Before submitting a partnership application please complete the eligibility questionnaire below. If your project is deemed to be a good fit for Rainforest Trust one of our staff members will contact you and work with you to develop the partnership application.

Deadlines for draft applications are February 1, June 1 and November 1 of each year, but please contact us at any time with any questions.

Rapid Feasibility Awards

Applications for Rapid Feasibility Awards are reviewed on a rolling basis. Rainforest Trust provides Rapid Feasibility Awards to encourage conservationists and researchers to evaluate important potential sites for creating new Protected Areas. Awards average $5,000.

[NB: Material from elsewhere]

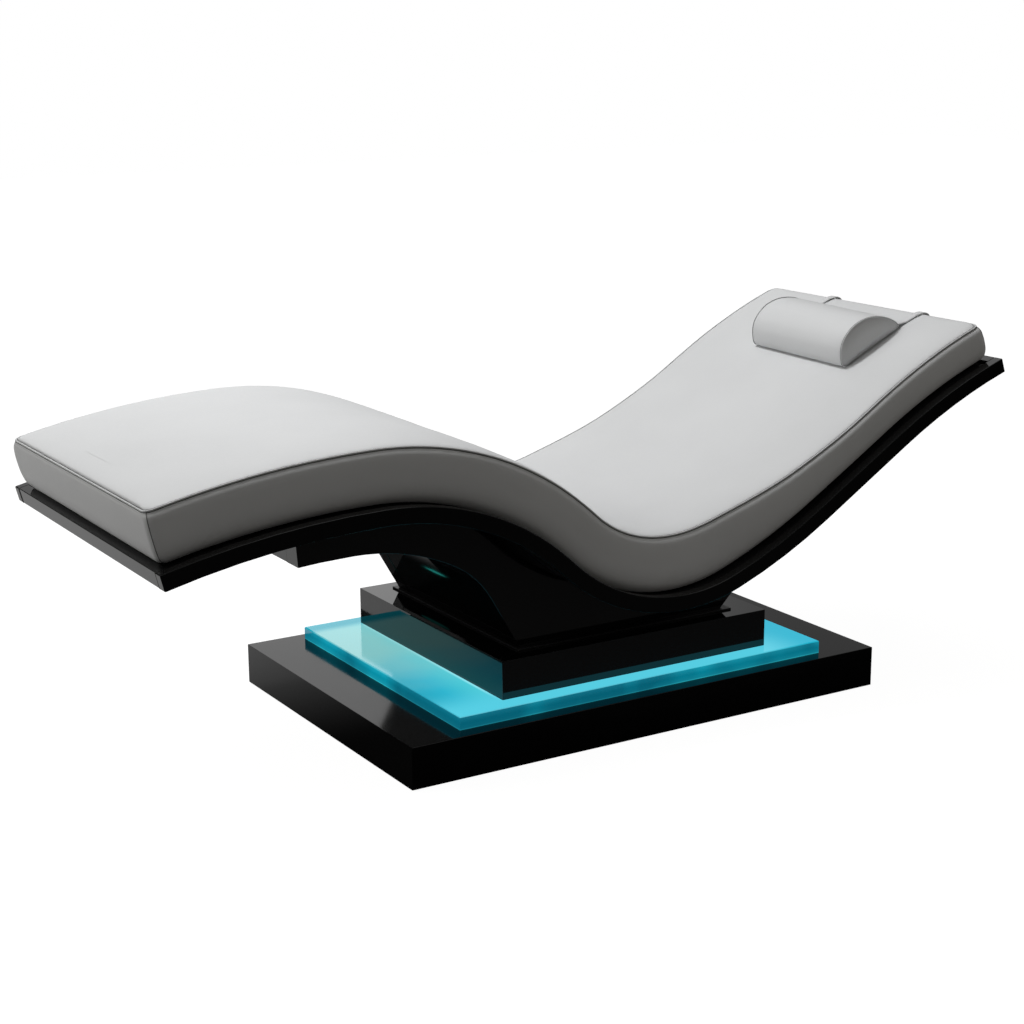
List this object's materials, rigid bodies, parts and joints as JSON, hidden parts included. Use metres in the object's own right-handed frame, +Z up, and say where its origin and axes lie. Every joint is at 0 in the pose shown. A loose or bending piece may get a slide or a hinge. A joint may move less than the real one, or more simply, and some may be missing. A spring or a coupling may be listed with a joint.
{
  "type": "spa relaxation lounger",
  "caption": "Wave-shaped spa lounger with a pale piped cushion and a half-round neck pillow, on a black glossy pedestal and a stepped plinth with a lit teal slab.",
  "frame": {"origin": "on the floor under the middle of the plinth, at the middle glide's lower face", "axes": "+X from the feet to the head, +Y across to the side away from the picture, +Z up"},
  "size_m": [2.0566, 0.8, 0.8115],
  "materials": {
    "gloss_black": "black high-gloss lacquer",
    "teal_acrylic": "teal acrylic, lit from inside",
    "leather_white": "smooth pale grey-white upholstery leather",
    "ply": "birch plywood",
    "steel": "zinc-plated steel",
    "black_steel": "black powder-coated steel",
    "aluminium": "anodised aluminium profile",
    "black_plastic": "black plastic",
    "black_paint": "plywood in satin black paint",
    "felt": "dark felt and hook tape",
    "led": "LED tape with a clear cover"
  },
  "bodies": {
    "lounger": {"base_casing": "gloss_black", "base_floor_panel": "ply", "floor_glides": "felt", "base_beams": "steel", "light_plate": "teal_acrylic", "led_channel": "aluminium", "led_strip": "led", "spacer_board": "ply", "led_driver": "black_plastic", "led_controller": "black_plastic", "power_inlet": "black_plastic", "leads": "black_plastic", "upper_plinth": "gloss_black", "core_ribs": "ply", "tie_rods": "steel", "tie_nuts": "steel", "flange_plate": "black_steel", "side_panel_near": "gloss_black", "side_panel_far": "gloss_black", "foot_skin": "gloss_black", "head_skin": "gloss_black", "foot_cap": "gloss_black", "head_cap": "gloss_black", "pedestal_floor": "ply", "foot_bulkhead": "ply", "head_bulkhead": "ply", "deck_cleats": "ply", "tray_deck": "black_paint", "side_rail_near": "gloss_black", "side_rail_far": "gloss_black", "foot_rail": "gloss_black", "head_rail": "gloss_black", "deck_battens": "black_paint", "hook_strips": "felt", "cushion": "leather_white"},
    "pillow": {"neck_pillow": "leather_white", "strap_near": "leather_white", "strap_far": "leather_white"},
    "weight": {"counterweight": "leather_white", "weight_bar": "steel"}
  },
  "joints": [
    {"name": "pillow_slide", "type": "slide", "parent": "lounger", "child": "pillow", "axis": [0.8967, 0, 0.4427], "range_m": [-0.06, 0.04], "deforming": ["strap_near", "strap_far"]},
    {"name": "weight_slide", "type": "slide", "parent": "lounger", "child": "weight", "axis": [0, 0, 1], "range_m": [-0.04, 0.06]}
  ],
  "couplings": [
    {"joint": "weight_slide", "follows": "pillow_slide", "ratio": -1}
  ]
}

Successful applications should exhibit clear intent to establish a new Protected Area and one or more of the following:

  • Assess whether a site qualifies as an A1(a) KBA;
  • Evaluate land tenure of unprotected A1(a) KBAs;
  • Evaluate the presence and abundance of CR and EN species within unprotected A1(a) KBAs;
  • Investigate legal processes for potentially designating the site as a nationally recognized protected area or acquiring the long-term lease of gazetted land, where appropriate;
  • Negotiate land prices and gauge willingness to sell privately owned land.
  • Assessments of community and government interest in Protected Area creation.